◆ EXERCISE: Lines containing "None" are to be counted. Give the number and nothing more.

◇ ◇ ◇ ◇

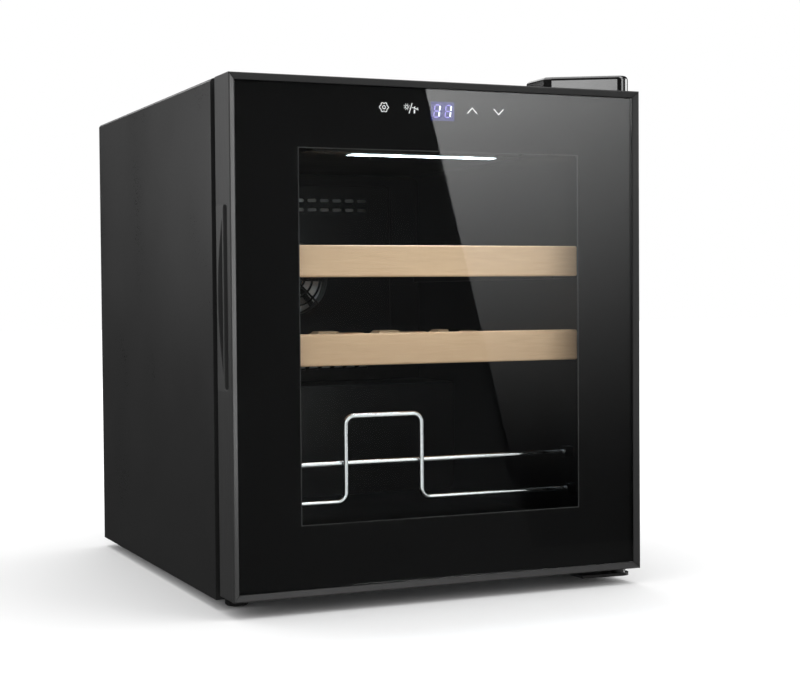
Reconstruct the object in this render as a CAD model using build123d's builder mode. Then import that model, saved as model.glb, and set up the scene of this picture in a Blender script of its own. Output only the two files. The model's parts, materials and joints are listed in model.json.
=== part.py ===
"""A compressor wine cooler: glass door on the right-hand hinges, two sliding beech shelves, a wire rack.

Frame: origin on the floor at the middle of the footprint, +Z up, the door faces -Y and is hinged on +X.
All sizes are in millimetres. Spans are written as (low, high).
"""
import os
from math import cos, pi, sin

from build123d import *

os.makedirs("parts", exist_ok=True)

# ---------------------------------------------------------------- driving sizes
overall_width = 430.0
overall_depth = 480.0
overall_height = 510.0

foot_height = 10.0
hinge_cover_height = 16.0
door_thickness = 44.0
door_gap = 9.0                  # between the door and the cabinet, filled by the gasket
door_top_clearance = 1.0
door_bottom_rise = 6.0          # the door's bottom edge above the cabinet's

shell_sheet = 0.8               # painted steel
shell_bend = 4.0
shell_return = 12.0             # folded edges of the shell, front and back
base_sheet = 1.0
base_upturn = 12.0
back_panel_step = 2.7           # how far the back panel stands proud
back_panel_drop = 29.0          # from the cabinet's top to the panel's top edge

side_wall = 42.0
top_wall = 56.0
bottom_wall = 52.0
rear_wall = 47.0
liner_wall = 1.8
liner_corner = 12.0
machine_depth = 112.0           # compressor compartment, from the back
hump_foam = 30.0                # insulation between the compartment and the cabin

bezel_width = 6.0               # sloped picture-frame edge round the glass
bezel_depth = 3.0
bezel_round = 0.8
bar_width = 28.0
bar_wall = 1.8
glass_clearance = 0.3
front_glass_thickness = 4.0
border_print = 0.2
spacer_depth = 10.0
inner_glass_thickness = 3.0
window_side_inset = 68.5        # from the door's outline to the clear window
window_end_inset = 65.5         # the same at the top and the bottom
inner_rim_inset = 45.0          # opening in the back of the door
inner_plate = 4.0
mitre_gap = 0.15

gasket_inset = 14.0
gasket_width = 22.0
seal_gap = 0.3
gasket_wall = 1.2

pin_radius = 4.0
pin_clearance = 0.05            # radial, pin in bush
pin_inset_x = 12.0
pin_inset_y = 22.0
bush_wall = 3.0
bush_length = 24.0
bracket_sheet = 3.0

handle_length = 167.0
handle_centre = 291.5
slot_width = 11.0
fin_width = 3.5
scoop_length = 141.0
scoop_width = 15.0
grip_depth = 16.0
grip_wall = 1.5

control_drop = 27.0             # from the door's top edge to the row of touch keys
display_width = 25.0
display_height = 18.0
key_pitch = 27.5
key_count = 5                   # two keys on each side of the display
touch_board_height = 25.0

shelf_count = 2
shelf_bottom = 226.0            # underside of the lower shelf's front board
shelf_pitch = 84.0
board_height = 30.0
board_thickness = 18.0
board_setback = 13.6            # from the inner glass to the front board
board_half_gap = 10.5           # from the board's end to the cabin wall
rail_width = 13.0
rail_height = 14.0
rail_rise = 8.0                 # shelf rails above the board's underside
shelf_depth = 300.0
slat_count = 4
slat_width = 22.0
bottles_across = 4
cradle_radius = 40.0
cradle_depth = 10.0

wire_radius = 2.5
rack_setback = 9.0              # from the cabinet's front face
rack_low_rail = 93.0
rack_high_rail = 130.0
rack_loop_top = 176.0
rack_loop_left = -80.0
rack_loop_width = 81.0
rack_bend = 9.0

lamp_length = 230.0
lamp_width = 30.0
lamp_height = 8.0
lens_length = 158.0
lens_offset = 12.0
lamp_setback = 10.0

fan_size = 92.0
fan_depth = 16.0
fan_blades = 7
duct_depth = 22.0
duct_wall = 2.0
duct_width = 250.0
guard_rib = 2.2

compressor_radius = 52.0
compressor_height = 112.0
compressor_x = 70.0
grommet_height = 10.0
tray_height = 14.0
tray_gap = 6.0                  # under and over the drip tray on top of the compressor
coil_radius = 2.0
coil_margin = 26.0              # from the back panel's edges to the first and last run
coil_runs = 8

screw_radius = 2.0
screw_head = 3.6
screw_sink = 0.6                # counterbore in the back sheets

foot_inset = 27.0
front_foot_setback = 20.0
rear_foot_setback = 24.0
front_foot_radius = 11.0
rear_foot_radius = 12.0
stud_radius = 4.0
stud_height = 16.0
nut_height = 14.0

fit_clearance = 0.2             # loose pieces of one body that slip into each other

# ---------------------------------------------------------------- places worked out from them
half_width = overall_width / 2
door_front = -overall_depth / 2
door_back = door_front + door_thickness
cabinet_front = door_back + door_gap
cabinet_back = overall_depth / 2 - back_panel_step
cabinet_bottom = foot_height
cabinet_top = overall_height - hinge_cover_height
door_bottom = cabinet_bottom + door_bottom_rise
door_top = cabinet_top - door_top_clearance

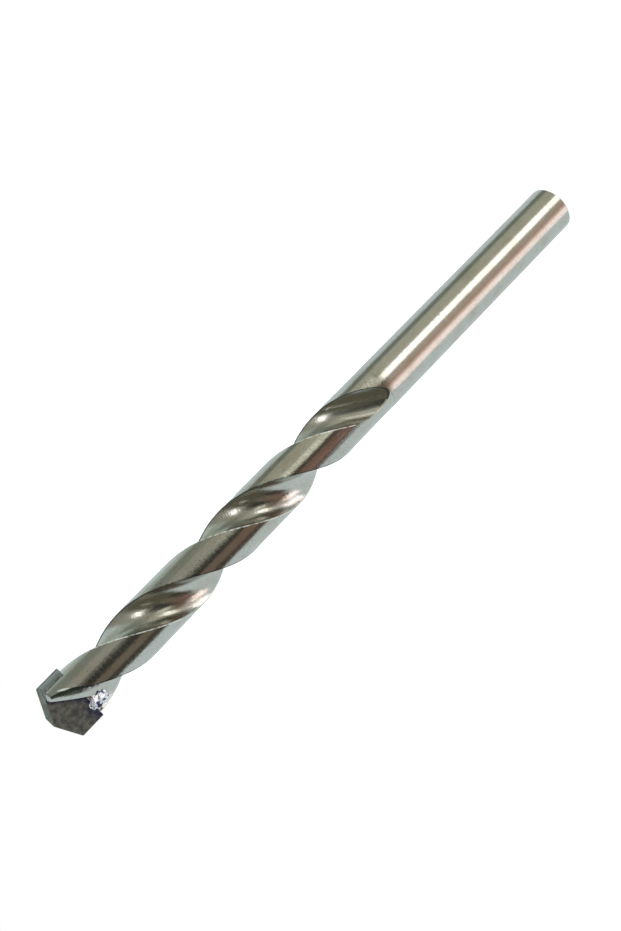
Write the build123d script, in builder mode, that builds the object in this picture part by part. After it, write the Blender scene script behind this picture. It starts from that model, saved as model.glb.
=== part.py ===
from build123d import *

import os
from math import cos, pi, radians, sin, sqrt, tan

# Masonry drill bit with a plain round shank, two helical flutes and a brazed cutting plate.
# The axis is Z. The shank end face lies on Z = 0 and the point is at the top.
# The cutting plate lies along X, and its two rake faces look along -Y and +Y.

# Overall sizes
overall_length = 150.0
drill_diameter = 12.0
shank_diameter = 10.3
shank_chamfer = 0.3

# Ground body, whose diameter is given at the point and gets less towards the shank
body_length = 90.0
body_diameter = 10.28
back_taper = 0.06

# Helical flutes, which end where the wheel leaves the steel on a path that bends down
flute_count = 2
flute_length = 89.8
flute_lead = 54.4
flute_width_angle = 92.0
core_diameter = 4.1
flute_lag_at_seat = 26.0
flute_exit_dip = 1.6

# Point, as it is ground on the carbide and on the steel behind it
point_angle = 130.0
relief_angle = 18.0
steel_setback = 0.3

# Cutting plate and the slot that it is brazed into
plate_thickness = 2.2
plate_height = 7.5
plate_side_relief = 0.15
braze_gap = 0.12

# Gash that lays each rake face open, given by where its wall starts and how it leans
gash_inset = 3.5
gash_drop = 0.8
gash_wall_angle = 41.0
gash_corner_radius = 0.5

# Flat ground on the heel of each land beside the point
bevel_start = 8.7
bevel_normal_angle = -83.0
bevel_lean_angle = 16.0

# How far the cutting tools reach past what they cut
overrun = 2.0
tool_size = 4 * drill_diameter

shank_radius = shank_diameter / 2
shank_length = overall_length - body_length
body_radius = body_diameter / 2
body_back_radius = (body_diameter - back_taper) / 2
drill_radius = drill_diameter / 2
core_radius = core_diameter / 2
half_plate = plate_thickness / 2
seat_height = overall_length - plate_height
slot_floor = seat_height - braze_gap
slot_width = plate_thickness + 2 * braze_gap

# Round flute section that leaves the core and takes up the chosen width at the outside
lip_reach = body_radius * cos(radians(flute_width_angle / 2))
lip_half_gap = body_radius * sin(radians(flute_width_angle / 2))
depth_below_lips = lip_reach - core_radius
wheel_radius = (lip_half_gap**2 + depth_below_lips**2) / (2 * depth_below_lips)
wheel_distance = core_radius + wheel_radius

# Height at which the wheel starts to leave, so that its mark ends at the flute length
exit_side_travel = sqrt((body_back_radius + wheel_radius) ** 2 - wheel_distance**2)
exit_tangent_height = exit_side_travel * flute_lead / (2 * pi * wheel_distance)
helix_start = overall_length - flute_length + exit_tangent_height + flute_exit_dip
helix_turn_to_seat = 360 * (seat_height - helix_start) / flute_lead
helix_start_angle = -90 - flute_lag_at_seat - helix_turn_to_seat
helix_length_per_height = sqrt(1 + (2 * pi * wheel_distance / flute_lead) ** 2)
exit_length = (exit_tangent_height + overrun) * helix_length_per_height
exit_full_dip = flute_exit_dip * (1 + overrun / exit_tangent_height) ** 2


# Path of the flute section's centre, a helix with a bent exit at its lower end
with BuildLine(Plane.XY.offset(helix_start)) as flute_path:
    turns = Helix(flute_lead, overall_length + overrun - helix_start, wheel_distance)
    exit_bend = turns @ 0 - turns % 0 * exit_length / 2
    exit_start = turns @ 0 - turns % 0 * exit_length - Vector(0, 0, exit_full_dip)
    Bezier(exit_start, exit_bend, turns @ 0)

# Tool that cuts one flute, with its round section kept level all the way
with BuildPart() as flute_cutter:
    with BuildSketch(Plane.XY.offset(exit_start.Z)):
        with Locations((exit_start.X, exit_start.Y)):
            Circle(wheel_radius)
    sweep(path=flute_path.wire(), normal=(0, 0, 1))


def point_cutter(setback):
    """Tool that grinds the relief behind the cutting edge of the wing on the +X side."""
    edge_slope = 1 / tan(radians(point_angle / 2))
    relief_slope = tan(radians(relief_angle))
    top_of_edge = overall_length + half_plate * relief_slope - setback
    relief_normal = (edge_slope, -relief_slope, 1)
    with BuildPart() as cutter:
        with BuildSketch(Plane(origin=(0, half_plate, top_of_edge), z_dir=relief_normal)):
            Rectangle(tool_size, tool_size)
        extrude(amount=tool_size)
    return cutter


carbide_point_cutter = point_cutter(0)
steel_point_cutter = point_cutter(steel_setback)

# Tool that opens the front rake face, with a leaning wall that runs up to the heel
gash_bottom = seat_height - gash_drop
gash_top = overall_length + overrun
gash_wall_foot = gash_inset - body_radius
gash_wall_run = (gash_top - gash_bottom) * tan(radians(gash_wall_angle))
rake_plane = Plane(origin=(0, -half_plate, 0), x_dir=(1, 0, 0), z_dir=(0, -1, 0))
with BuildPart() as gash_cutter:
    with BuildSketch(rake_plane):
        with BuildLine():
            FilletPolyline(
                (-tool_size, gash_bottom),
                (gash_wall_foot, gash_bottom),
                (gash_wall_foot + gash_wall_run, gash_top),
                radius=gash_corner_radius,
            )
            Polyline(
                (gash_wall_foot + gash_wall_run, gash_top),
                (-tool_size, gash_top),
                (-tool_size, gash_bottom),
            )
        make_face()
    extrude(amount=tool_size)

# Tool that grinds the flat on the heel, starting at the body's outside and leaning inwards
bevel_direction = Vector(1, 0, 0).rotate(Axis.Z, bevel_normal_angle)
bevel_lean = radians(bevel_lean_angle)
bevel_origin = bevel_direction * body_radius + Vector(0, 0, overall_length - bevel_start)
bevel_normal = bevel_direction * cos(bevel_lean) + Vector(0, 0, sin(bevel_lean))
with BuildPart() as heel_cutter:
    with BuildSketch(Plane(origin=bevel_origin, z_dir=bevel_normal)):
        Rectangle(tool_size, tool_size)
    extrude(amount=tool_size)


def cut_on_each_side(*cutters, start_angle=0.0):
    """Take each cutter away from the part being built, once for each flute."""
    with PolarLocations(0, flute_count, start_angle=start_angle):
        for cutter in cutters:
            add(cutter.part, mode=Mode.SUBTRACT)


# Cutting plate, with its leading corners on the drill diameter and its sides relieved
leading_reach = sqrt(drill_radius**2 - half_plate**2)
trailing_reach = sqrt((drill_radius - plate_side_relief) ** 2 - half_plate**2)
with BuildPart() as carbide_tip:
    with BuildSketch(Plane.XY.offset(seat_height)):
        with BuildLine():
            right_side = RadiusArc(
                (trailing_reach, -half_plate), (leading_reach, half_plate), -drill_radius
            )
            left_side = RadiusArc(
                (-trailing_reach, half_plate), (-leading_reach, -half_plate), -drill_radius
            )
            Line(right_side @ 1, left_side @ 0)
            Line(left_side @ 1, right_side @ 0)
        make_face()
    extrude(amount=plate_height)
    cut_on_each_side(carbide_point_cutter)
carbide_tip.part.label = "carbide_tip"

# Steel from the shank end to the point, with the flutes and all that is ground at the point
with BuildPart() as steel_form:
    with BuildSketch():
        Circle(shank_radius)
    extrude(amount=shank_length)
    chamfer(edges().sort_by(Axis.Z)[0], length=shank_chamfer)
    with Locations((0, 0, shank_length)):
        Cone(
            bottom_radius=body_back_radius,
            top_radius=body_radius,
            height=body_length,
            align=(Align.CENTER, Align.CENTER, Align.MIN),
        )
    cut_on_each_side(flute_cutter, start_angle=helix_start_angle)
    cut_on_each_side(gash_cutter, heel_cutter, steel_point_cutter)

# Block as wide as the slot, which parts the steel body from the braze round the plate
with BuildPart() as slot_block:
    with BuildSketch(Plane.XY.offset(slot_floor)):
        Rectangle(tool_size, slot_width)
    extrude(amount=tool_size)

with BuildPart() as drill_body:
    add(steel_form.part)
    add(slot_block.part, mode=Mode.SUBTRACT)
drill_body.part.label = "drill_body"

# Brazing alloy, which fills the slot round the plate and ends flush with the steel
with BuildPart() as braze_joint:
    add(steel_form.part)
    add(slot_block.part, mode=Mode.INTERSECT)
    add(carbide_tip.part, mode=Mode.SUBTRACT)
braze_joint.part.label = "braze_joint"

os.makedirs("parts", exist_ok=True)
export_step(drill_body.part, "parts/drill_body.step")
export_step(carbide_tip.part, "parts/carbide_tip.step")
export_step(braze_joint.part, "parts/braze_joint.step")
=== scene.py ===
from math import cos, pi, radians, sin, sqrt, tan

import bmesh
import bpy
from bpy.props import FloatProperty, FloatVectorProperty, PointerProperty
from mathutils import Matrix, Vector, noise


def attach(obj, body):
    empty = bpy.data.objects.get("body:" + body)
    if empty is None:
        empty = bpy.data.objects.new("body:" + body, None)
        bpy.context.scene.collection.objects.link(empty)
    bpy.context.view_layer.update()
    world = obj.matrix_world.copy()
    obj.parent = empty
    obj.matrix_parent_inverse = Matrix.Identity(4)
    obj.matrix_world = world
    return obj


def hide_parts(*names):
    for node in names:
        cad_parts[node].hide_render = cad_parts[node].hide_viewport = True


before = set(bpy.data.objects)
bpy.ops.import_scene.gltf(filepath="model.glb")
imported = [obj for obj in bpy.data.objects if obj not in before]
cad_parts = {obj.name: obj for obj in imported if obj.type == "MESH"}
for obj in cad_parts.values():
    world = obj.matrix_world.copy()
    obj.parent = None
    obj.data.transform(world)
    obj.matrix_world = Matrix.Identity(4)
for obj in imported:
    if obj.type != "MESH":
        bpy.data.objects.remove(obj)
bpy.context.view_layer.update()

bl_info = {
    "name": "Masonry Drill Bit",
    "version": (1, 0, 0),
    "blender": (4, 5, 0),
    "location": "3D View > Sidebar > Drill Bit",
    "description": "Finishes a brazed masonry drill bit and sets up a studio for it",
    "category": "Object",
}

MM = 0.001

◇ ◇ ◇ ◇

◆ RESPONSE TO THE EXERCISE: 3